Border issues — tax incentives meant to lure business across the state line into Kansas — are at the top of two candidates’ minds as they vie for the 36th District seat in the Missouri House.
With the south Kansas City district’s western border on the state line, both candidates mentioned border issues as concerns.
Democrat Kevin McManus is seeking his third term in the House. His challenger is Republican Nola Wood.
The district boundaries are roughly State Line Road to James A. Reed Road between Interstates 435/470 and Martha Truman Road.
McManus sponsored legislation this year calling for a “cease-fire” between Missouri and Kansas on tax incentives that poach businesses from one side of the state line to the other.
McManus said the new law provides an opportunity for politicians to work together. Under the law, he said, Missouri will refrain from issuing such credits, but only if Kansas agrees to the same.
Wood, however, has doubts that Kansas will cooperate.
“They don’t have any reason to do that,” she said.
Instead, she said, Missouri needs to look at overall tax reform to eliminate what she called “annoyance issues,” such as a decision that things such as tennis classes charge sales tax.
The two differed on a recent bill to cut income taxes.
Wood said the bill was a small step in the right direction of keeping business and jobs in the state.
McManus called the bill “fiscally reckless,” despite delays and safeguards that its proponents put into place to keep the budget solvent.
“The delays are like a ticking time bomb,” he said, adding: “Most people who voted for it will not be in office” once the cuts actually begin.
Expansion of Medicaid under the Affordable Care Act was also a point of difference.
McManus considers Medicaid expansion a top priority, saying it would lead to $9.6 billion in economic development and cover 300,000 Missourians.
“It’s not only the fiscally smart thing to do, but the morally right thing to do,” he said.
Wood cited her experience in the insurance industry as a reason she does not support expansion.
“Medicaid needs to be reformed, not expanded,” she said.
However, she said she wants to study the issue more before offering specific alternatives.
Road funding is another sticky issue, since a sales tax proposal failed this year.

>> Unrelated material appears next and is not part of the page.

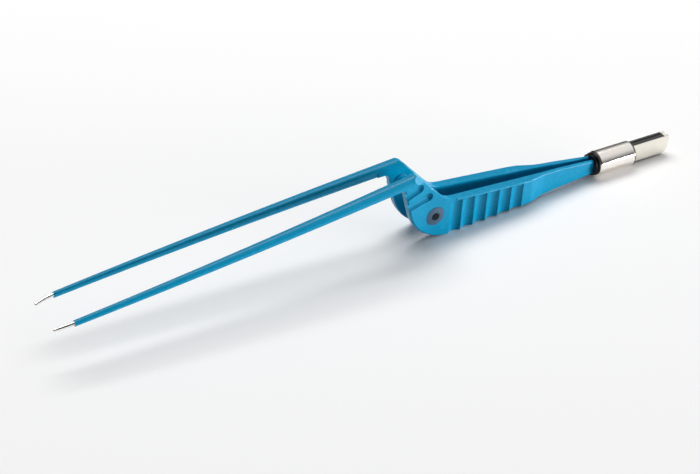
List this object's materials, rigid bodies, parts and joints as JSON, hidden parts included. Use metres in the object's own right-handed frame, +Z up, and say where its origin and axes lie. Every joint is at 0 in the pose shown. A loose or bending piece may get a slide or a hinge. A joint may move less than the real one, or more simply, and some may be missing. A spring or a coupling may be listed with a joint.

Wood said the fact that people are choosing more fuel-efficient cars complicates things.
But she didn’t support a sales tax. Instead, she suggested a gas tax increase might be an option.
McManus said the income tax cut will also affect money for road repair, but other options for raising money will be hard to come by.

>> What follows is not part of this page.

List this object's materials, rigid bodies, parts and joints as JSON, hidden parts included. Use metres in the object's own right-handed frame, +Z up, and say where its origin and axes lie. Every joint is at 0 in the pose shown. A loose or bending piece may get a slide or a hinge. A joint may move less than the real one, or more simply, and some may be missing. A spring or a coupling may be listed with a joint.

“At this point, I don’t see any clear answer.”
Address: Kansas City
Education: Law degree, St. Louis University; bachelor’s in government, University of Notre Dame
Previous public service: Missouri House, 2010-present
Address: Kansas City
Occupation: Insurance broker, Woody Financial Group Benefits
Education: Attended Wichita State University and Wichita Bible College
Previous public service: Member, governmental affairs committee, South Kansas City Alliance; joint governmental affairs committee of South KC Chamber of Commerce and Grandview Chamber of Commerce; former board member, Friends of Missouri Town.